Phase 5: After the first 90 days
The 90-day mark is a decision point, for both of you. Handle it deliberately.
- 90-day performance conversation held. Not a formal review, a structured conversation. What are they doing well? What needs to develop? What do they need to succeed? Ask what they think, too.
- Confirm fit, both directions. Ask explicitly: 'How are you finding the role? Is it what you expected?' A new hire who has concerns and isn't asked will eventually leave quietly. One who is asked and gets a genuine response is far more likely to raise issues proactively going forward.
- Document any performance concerns formally if they exist. If there are performance issues at 90 days, document them in writing now, the conversation, the expectations going forward, and the timeline for improvement. Undocumented performance concerns are much harder to act on at six months or twelve months.
- Update onboarding materials based on their experience. What was unclear? What took longer than expected? What did they need that wasn't in your onboarding plan? Update the process for your next hire while it's fresh.
- Consider: is there a second role to hire for now? If the first hire has gone well and business is growing, the 90-day mark is a good time to start planning the next hire, before you're desperate again. Start the process while you have capacity, not when the need is urgent.
For the full hiring guide context behind this checklist, see our small business hiring guide for Canada. For your first hire specifically, see the onboarding checklist. Post your next role on CanuckHire to reach Canadian job seekers directly.
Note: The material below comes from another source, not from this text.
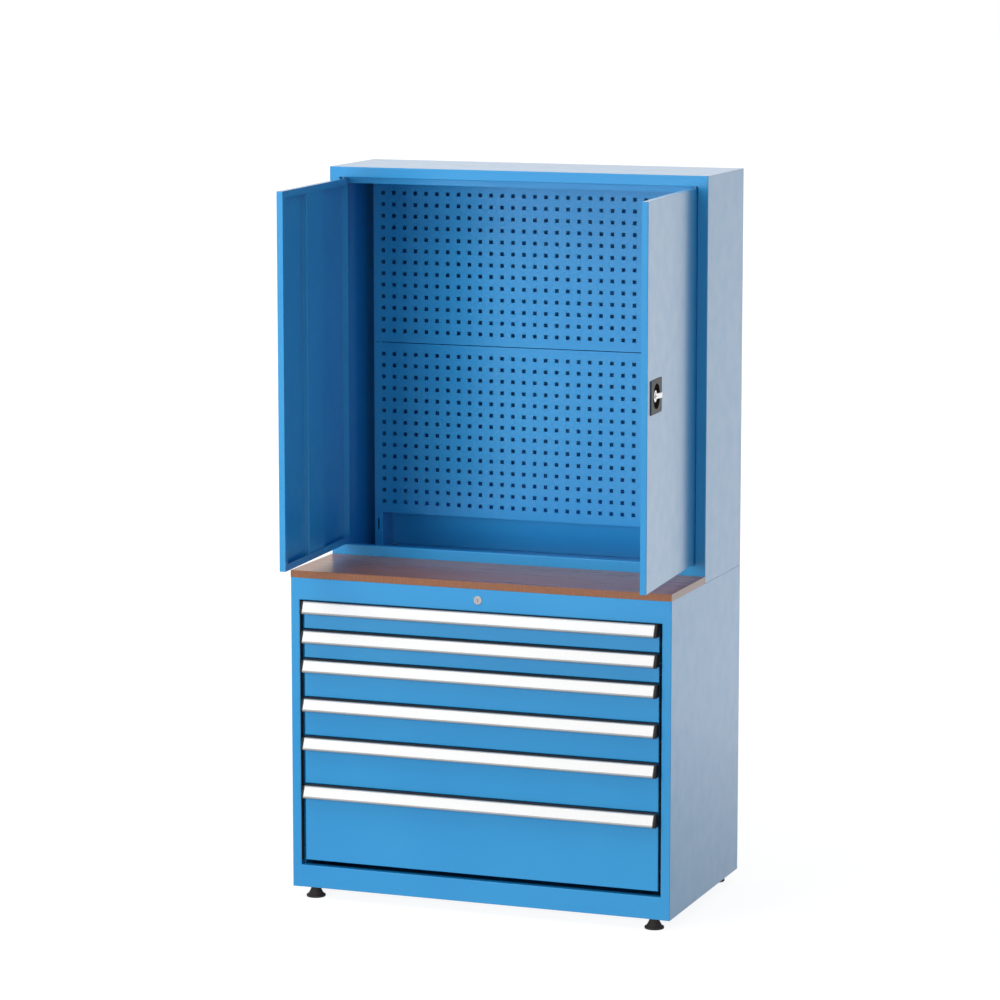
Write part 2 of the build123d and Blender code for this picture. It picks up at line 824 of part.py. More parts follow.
def build_hutch():
    left, right = hutch_side(-1), hutch_side(1)
    save("upper_left_side", left)
    save("upper_right_side", right)

    frame = ((left, right), hutch_opening, hutch_front, flange_depth)
    roof = trimmed(hutch_roof(), *frame, closed_z=top - sheet)
    floor = trimmed(hutch_bottom(), *frame)
    for side in (-1, 1):
        pin_place = (side * hinge_x, hinge_y)
        roof = roof - rod(hinge_pin_radius, (*pin_place, hutch_sill), (*pin_place, top - 2 * sheet))
        floor = floor - rod(hinge_pin_radius, (*pin_place, hutch_floor), (*pin_place, hutch_header))
    bolt_holes, _ = joining_bolts()
    for hole in bolt_holes:
        floor = floor - hole
    save("upper_top", roof)
    save("upper_floor", floor)

    edge = inside - panel_gap
    save("upper_back", block(
        (-edge, edge),
        (back_sheet, back_sheet + sheet),
        (hutch_floor + panel_gap, top - sheet - panel_gap),
    ))

    lower, upper = panel_levels()
    save("peg_panel_lower", peg_panel(*lower))
    save("peg_panel_upper", peg_panel(*upper))
    save("panel_uprights", *uprights())


# ---------------------------------------------------------------- fixings
def joining_bolts():
    """Clearance shanks and whole bolts that tie the hutch to the base."""
    shanks, bolts = [], []
    for x in (bolt_inset_x - half, half - bolt_inset_x):
        for y in (hutch_front + bolt_inset_front, back - bolt_inset_back):
            low, high = base_z1 - sheet, base_z1 + sheet
            shank = rod(bolt_radius, (x, y, low - bolt_reach), (x, y, high))
            head = hexagon(bolt_head_width, bolt_head, (x, y, high))
            nut = hexagon(bolt_head_width, bolt_nut, (x, y, low - bolt_nut))
            shanks.append(shank)
            bolts += [shank + head, nut - shank]
    return shanks, bolts


def hinge_pins():
    pins = []
    for side in (-1, 1):
        x = side * hinge_x
        for plate, inward in ((hutch_sill, 1), (hutch_header, -1)):
            outer_face = plate - inward * sheet
            head_end = outer_face - inward * hinge_head
            tip = plate + inward * (door_gap + hinge_pin_length)
            pins.append(rod(hinge_pin_radius, (x, hinge_y, outer_face), (x, hinge_y, tip))
                        + rod(hinge_head_radius, (x, hinge_y, head_end), (x, hinge_y, outer_face)))
    return pins


def foot_nuts():
    """Reinforcing plates on the base's floor and the nuts welded on them."""
    plates = []
    plate_top = base_z0 + sheet + foot_plate_thickness
    for (x, y), hole in zip(foot_places(), stud_holes()):
        plate = block(
            (x - foot_plate / 2, x + foot_plate / 2),
            (y - foot_plate / 2, y + foot_plate / 2),
            (base_z0 + sheet, plate_top),
        )
        plates += [plate - hole, hexagon(nut_width, nut_height, (x, y, plate_top)) - hole]
    return plates


def build_fixings():
    _, bolts = joining_bolts()
    save("fixings", *hinge_pins(), *bolts, *foot_nuts())


# ---------------------------------------------------------------- doors
def door_leaf(side):
    """Skin, stiffener and hinge bushes of one door, shut."""
    free_x, end_x = side * door_gap / 2, side * door_end
    lips = (0, door_lip) if side < 0 else (door_lip, 0)
    skin = pan(
        (free_x, end_x),
        (hutch_front, hutch_front + door_depth),
        (door_z0, door_z1),
        lips=(*lips, door_lip, door_lip),
    )
    middle = (free_x + end_x) / 2
    brim_y, crown_y = hutch_front + 2 * sheet, hutch_front + sheet + stiffener_height
    hat_x = (middle - stiffener_width / 2, middle + stiffener_width / 2)
    hat = [
        (hat_x[0] - stiffener_brim, brim_y), (hat_x[0], brim_y), (hat_x[0], crown_y),
        (hat_x[1], crown_y), (hat_x[1], brim_y), (hat_x[1] + stiffener_brim, brim_y),
    ]
    stiffener = along_z(folded(hat, -1), door_z0 + 2 * sheet, door_z1 - 2 * sheet)

    bushes = []
    for flange, inward in ((door_z0, 1), (door_z1, -1)):
        start = (side * hinge_x, hinge_y, flange + inward * sheet)
        end = (side * hinge_x, hinge_y, flange + inward * (hinge_pin_length + overrun))
        outside = (side * hinge_x, hinge_y, flange - inward * overrun)
        bush = rod(hinge_pin_radius + bush_wall, start, end)
        bore = rod(hinge_pin_radius + running_gap, outside, end)
        bushes.append(bush - bore)
        skin = skin - bore
    return skin, stiffener, bushes


def build_left_door():
    skin, stiffener, bushes = door_leaf(-1)
    save("left_door", *[swung(piece, -1, left_open) for piece in (skin, stiffener, *bushes)])


def latch_rod(up):
    """Flat latch bar, shut and released: up is 1 for the upper bar and -1 for the lower."""
    x = handle_x - up * rod_offset
    pin_z = handle_z - up * rod_stroke / 2
    tail = pin_z - up * rod_end
    limit = hutch_header - stop_height if up > 0 else hutch_sill
    tip = limit - up * rod_end_clear
    bar = block((x - rod_width / 2, x + rod_width / 2), (rod_y, rod_y + rod_thickness), (tail, tip))
    slot_half = cam_pin_radius + cam_pin_play
    near, far = rod_stroke / 2, hypot(rod_stroke / 2, rod_stroke / 2)
    slot = block(
        (handle_x - up * (near - slot_half), handle_x - up * (far + slot_half)),
        (rod_y - overrun, rod_y + rod_thickness + overrun),
        (pin_z - slot_half, pin_z + slot_half),
    )
    return bar - slot


def rod_guides():
    """Brackets on the right door's skin that the latch bars run through."""
    guides = []
    for up in (-1, 1):
        x = handle_x - up * rod_offset
        door_edge = door_z1 if up > 0 else door_z0
        for z in (door_edge - up * guide_inset, handle_z + up * guide_rise):
            guide = block(
                (x - guide_width / 2, x + guide_width / 2),
                (hutch_front + sheet, rod_y + rod_thickness + guide_wall),
                (z - guide_height / 2, z + guide_height / 2),
            )
            passage = block(
                (x - rod_width / 2 - free_gap, x + rod_width / 2 + free_gap),
                (rod_y - free_gap, rod_y + rod_thickness + free_gap),
                (z - guide_height, z + guide_height),
            )
            hollow = block(
                (x - guide_width / 2 + guide_wall, x + guide_width / 2 - guide_wall),
                (hutch_front + sheet + guide_wall, rod_y - guide_wall),
                (z - guide_height, z + guide_height),
            )
            guides.append(guide - passage - hollow)
    return guides


def dish():
    """Recessed plastic dish round the door's handle."""
    face_y = hutch_front - dish_plate
    plate = block(
        (handle_x - dish_width / 2, handle_x + dish_width / 2),
        (face_y, hutch_front),
        (handle_z - dish_height / 2, handle_z + dish_height / 2),
    )
    plate = fillet(plate.edges().filter_by(Axis.Y), dish_corner)
    plate = fillet(plate.faces().sort_by(Axis.Y)[0].edges(), dish_edge)
    floor_y = face_y + dish_recess
    body = block(
        (handle_x - dish_width / 2 + dish_border, handle_x + dish_width / 2 - dish_border),
        (hutch_front, floor_y + dish_floor),
        (handle_z - dish_height / 2 + dish_border, handle_z + dish_height / 2 - dish_border),
    )
    recess_mouth = (handle_x, face_y - overrun, handle_z)
    recess = rod(dish_recess_radius, recess_mouth, (handle_x, floor_y, handle_z))
    recess = fillet(recess.edges().sort_by(Axis.Y)[-1], dish_recess_fillet)
    spindle = rod(
        spindle_radius + running_gap,
        (handle_x, floor_y - overrun, handle_z),
        (handle_x, floor_y + dish_floor + overrun, handle_z),
    )
    return plate + body - recess - spindle


def turn_handle():
    """Lever, hub, spindle and cam as one turning piece, shut and released."""
    face_y = hutch_front - dish_plate
    floor_y = face_y + dish_recess
    hub_y0 = hutch_front - hub_top
    cam_y0 = floor_y + dish_floor + free_gap
    hub = rod(hub_radius, (handle_x, floor_y - free_gap, handle_z), (handle_x, hub_y0, handle_z))
    outline = polygon([(handle_x + along, hutch_front + behind) for along, behind in lever_profile])
    lever = along_z(outline, handle_z - lever_width / 2, handle_z + lever_width / 2)
    lever = fillet(lever.edges().filter_by(Axis.Z).sort_by(Axis.X)[-2:], lever_fillet)
    cylinder_y = (hub_y0 - cylinder_rise, hub_y0 + overrun)
    cylinder = rod(cylinder_radius, (handle_x, cylinder_y[0], handle_z), (handle_x, cylinder_y[1], handle_z))
    key = block(
        (handle_x - key_slot_height / 2, handle_x + key_slot_height / 2),
        (cylinder_y[0] - overrun, cylinder_y[1]),
        (handle_z - key_slot_width / 2, handle_z + key_slot_width / 2),
    )
    spindle_y = (floor_y - overrun, cam_y0 + overrun)
    spindle = rod(spindle_radius, (handle_x, spindle_y[0], handle_z), (handle_x, spindle_y[1], handle_z))
    cam_y1 = cam_y0 + cam_thickness
    cam = rod(cam_radius, (handle_x, cam_y0, handle_z), (handle_x, cam_y1, handle_z))
    body = hub + lever + cylinder - key + spindle + cam
    for up in (-1, 1):
        pin_x = handle_x - up * rod_stroke / 2
        pin_z = handle_z - up * rod_stroke / 2
        pin_tip = rod_y + rod_thickness + overrun
        body = body + rod(cam_pin_radius, (pin_x, cam_y1 - overrun, pin_z), (pin_x, pin_tip, pin_z))
    return body


def build_right_door():
    skin, stiffener, bushes = door_leaf(1)
    border = dish_border - free_gap
    skin = skin - block(
        (handle_x - dish_width / 2 + border, handle_x + dish_width / 2 - border),
        (hutch_front - overrun, hutch_front + 2 * sheet),
        (handle_z - dish_height / 2 + border, handle_z + dish_height / 2 - border),
    )
    leaf = [skin, stiffener, *bushes, *rod_guides()]
    save("right_door", *[swung(piece, 1, right_open) for piece in leaf])
    save("handle_dish", swung(dish(), 1, right_open))
    save("turn_handle", swung(turn_handle(), 1, right_open))
    save("latch_rod_upper", swung(latch_rod(1), 1, right_open))
    save("latch_rod_lower", swung(latch_rod(-1), 1, right_open))


os.makedirs("parts", exist_ok=True)
build_base()
build_feet()
build_drawers()
build_lock()
build_worktop()
build_hutch()
build_fixings()
build_left_door()
build_right_door()
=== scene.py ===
"""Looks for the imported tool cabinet: paint, plywood, plastics and metals, and its small fittings.

Everything is in metres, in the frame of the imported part: X right, Y to the back, Z up.
"""
import json
import math

import bmesh
import bpy
from mathutils import Matrix, Vector


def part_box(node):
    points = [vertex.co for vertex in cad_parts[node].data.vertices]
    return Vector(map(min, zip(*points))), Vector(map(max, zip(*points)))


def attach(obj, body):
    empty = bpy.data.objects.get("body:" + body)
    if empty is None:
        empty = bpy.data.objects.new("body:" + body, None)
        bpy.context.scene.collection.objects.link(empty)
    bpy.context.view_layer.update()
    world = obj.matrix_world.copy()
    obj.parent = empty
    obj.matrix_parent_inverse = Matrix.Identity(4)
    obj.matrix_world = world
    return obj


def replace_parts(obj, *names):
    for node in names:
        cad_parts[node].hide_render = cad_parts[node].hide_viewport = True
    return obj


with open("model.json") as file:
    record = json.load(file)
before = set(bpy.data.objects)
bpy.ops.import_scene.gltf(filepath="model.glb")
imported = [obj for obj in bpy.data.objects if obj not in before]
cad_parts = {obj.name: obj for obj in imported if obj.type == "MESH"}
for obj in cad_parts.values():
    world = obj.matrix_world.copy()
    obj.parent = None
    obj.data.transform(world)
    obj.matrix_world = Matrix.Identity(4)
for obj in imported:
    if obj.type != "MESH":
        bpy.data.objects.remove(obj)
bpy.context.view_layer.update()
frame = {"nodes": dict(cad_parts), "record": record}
nodes = frame["nodes"]
DRAWERS = range(1, 7)
MM = 0.001


def corners(node):
    """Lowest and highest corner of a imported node, in millimetres to the nearest tenth."""
    return [Vector([round(value / MM, 1) for value in corner]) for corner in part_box(node)]


# places in millimetres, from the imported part, that the finishes and the new pieces line up with
WORKTOP_BOTTOM, WORKTOP_TOP = [corner.z for corner in corners("worktop")]
BASE_FRONT, BACK = [corner.y for corner in corners("lower_base")]
HUTCH_FRONT = corners("upper_top")[0].y
OPENING = corners("lower_right_side")[0].x
HUTCH_OPENING = corners("upper_right_side")[0].x
FRONT_BOTTOMS = [corners(f"drawer_{number}_front")[0].z for number in DRAWERS]
FRONT_TOPS = [corners(f"drawer_{number}_front")[1].z for number in DRAWERS]
# the strips on a handle end a little inside it
HANDLE_HALF = corners("drawer_1_handle")[1].x - 1.0
# inside their nodes: the tray's painted sides, and the lock's hanger below the deck
TRAY_HALF = 466.0
HANGER_FRONT, HANGER_BACK, DECK_UNDERSIDE = 235.0, 241.0, 828.7


# ---------------------------------------------------------------- colours and nodes
def paint(hex_colour):
    """Linear RGBA of an sRGB hex colour."""
    channels = [int(hex_colour[i:i + 2], 16) / 255 for i in (1, 3, 5)]
    return (*[c / 12.92 if c <= 0.04045 else ((c + 0.055) / 1.055) ** 2.4 for c in channels], 1.0)


def add(tree, kind, inputs=None, **settings):
    """One node. inputs maps a socket's name or number to a value or to another node's output."""
    made = tree.nodes.new(kind)
    for key, value in settings.items():
        setattr(made, key, value)
    for key, value in (inputs or {}).items():
        if isinstance(value, bpy.types.NodeSocket):
            tree.links.new(value, made.inputs[key])
        else:
            made.inputs[key].default_value = value
    return made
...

Frequently asked questions
What do I need to set up before hiring my first employee in Canada?
Before Day 1: CRA payroll account (RP number), WSIB registration if required, payroll software configured, employment contract signed, TD1 forms and banking info collected, WHMIS safety training completed, and an Employment Standards Act poster posted in the workplace. All of these should be done before the start date, not after.
How long does it take to hire someone as a small business in Canada?
From job posting to a settled hire typically takes six to twelve weeks: one to two weeks for the posting to generate applications, one to two weeks for screening and interviews, one week for offer and negotiation, two weeks for notice period at a current job, and two to four weeks of onboarding before the new hire is contributing independently.
Do I need WSIB before hiring in Ontario?
Most employers in Ontario are required to register with WSIB before their first hire. Some industries have optional coverage. Check wsib.ca to confirm your industry's requirements. Failing to register when required exposes you to penalties and leaves your employees without coverage in the event of a workplace injury.
What is a TD1 form and why do I need it?
A TD1 is the Personal Tax Credits Return, required by CRA for all employees. It tells you how much tax to withhold from each paycheque based on the employee's personal tax credits (basic personal amount, spouse or common-law partner amount, etc.). There are two versions: federal (TD1) and provincial (e.g., TD1ON for Ontario). Collect both before the first pay cycle.
When should I consider hiring a second employee?
When your first hire is settled and contributing (typically 90 days+), and when you have a clear, defined need for a second role that can't be absorbed by the existing team. Don't hire out of desperation, start the process while you still have capacity to conduct a proper search. The 90-day mark with your first employee is a natural time to assess whether growth requires a second hire.